I think of particular interest is nonverbal sexual harassment so let's start there. Here are some examples:
*Looking someone up and down (elevator eyes)
*Staring at someone’s body
*Blocking a person’s path or invading their space
*Following a person
*Giving sexual gifts
*Making facial expressions, winking, throwing kisses, licking lips
*Making sexual gestures with hands or through body movements.
This wouldn't be allowed on our job but in how many circles are you in presently where one or two of these happen or even you engage in it because it's the cultural norm of the people you are with or the place your frequent or the group you belong to?
Examples of Sexual Harassment PHYSICAL:
Touching a person’s clothing, hair or body
Stalking a person
Hugging, patting, kissing or stroking
Touching or rubbing oneself sexually around another person
Standing close or brushing up against another person
*How many times have you had someone in your personal space or they jokingly press up against you while passing by, assuming you "get the joke" or like it? And maybe you do. There's nothing wrong with that but would if someone doesn't like that? Would if that reminds them of the relative that used tactics like that to control them? Molest them? And every time you come along that stuff their feelings because they don't want to offend you. We just don't know without asking and it is time we care to know. Its' as simple as "Is it okay if I give you a hug? A kiss?" If we want to be "aware" and "authentic" people, it is our responsibility to ourselves and others to know before we just assume it's "okay" with the other person. Otherwise we could be perpetuating harassment.
Here are some examples of Sexual Harassment VERBAL
Referring to an adult as a girl, hunk, babe or honey.
Whistling at someone, making cat calls or kissing sounds
Making sexual comments about a person’s body
Making sexual innuendos
Telling sexual jokes or stories
Asking a person about or sharing your own sexual fantasies, preferences or history
Asking prying questions about a person’s “social” or “sexual life”

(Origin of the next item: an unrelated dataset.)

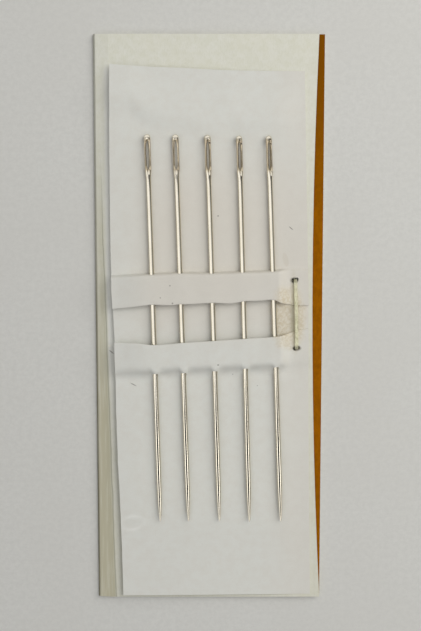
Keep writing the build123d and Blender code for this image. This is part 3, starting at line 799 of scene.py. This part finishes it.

Repeatedly asking out a person who is not interested
Telling lies or spreading rumors about a person’s sex life
*So some of these we do outside work and they aren't harassment as long as there is consent for this stuff. Here's the thing yet again...do you have that consent? In my community, the LGBT community, it is interesting because it is almost automatically assumed that many of these items just listed above are not only okay but just par for the course, like a secret handshake or linguistic fornication. There's this belief that everyone enjoys it so you have to get used it and if you don't, keep it yourself. You'll come around eventually.
I am not just victim of harassment though. I am a harasser too which isn't easy to say. I cannot tell you how many times I call someone "Hun" "sweetheart" "babe" probably without paying attention to it after I get to know them. But I have never asked if it is okay with them that I use that term of affection. Sometimes I slip at work on occasion with "hun". It is a natural overflow of my affectionate nature. It is probably not a big deal with most people but again how do I know? Also, other times I joke around in sexual terms or jokes and sexual innuendo, squeeze a shoulder, pat a butt. Again, it's only people I know but I realize I don't ask. I will laugh when someone is uncomfortable with it. Boys of my era at least know this: it's sort of a right of passage to get a reaction from farting, burping or jokes. It is a notch on our belt. We have been trained almost like Pavlov's dog for the reaction of laughter mixed with outrage. I don't know about you but when I was young if you were uncomfortable with something a peer or older boy was doing that was considered being part of the "boys", they pressed in more. You were teased for your own uncomfortability as a sign weakness and to wag it in your face even more, to smell, to taste it, to hear it repeatedly until it didn't bother anymore, was seen as a way to toughen you up. Initiate you into some concept of 'manhood'. It has taken me some time and I still can make people blush or cringe with jokes and I realize after this training that have to watch that and not see it as a sign to go in for more. I never saw that as harassment before.
Don't get me wrong. Terms of affection aren't bad or even sexual jokes aren't bad in and of themselves. But I was reminded in this training and I say to you, do we pay attention to what the boundary may be for someone else who isn't comfortable with that? As the LGBT community, we have been stuck in underground club scenes where this kind of harassment goes on without a blink of an eye. It is a sign of welcome "you are a part of us". Fortunately, now that there is more acceptance and we are out in the community more, we don't have to accept this "as normal". We can mature as a community. I wonder when that will start happening? Many of us in the community have subjected ourselves to being harassed. It has all we have known and we too become the harassers. Only through awareness can that change.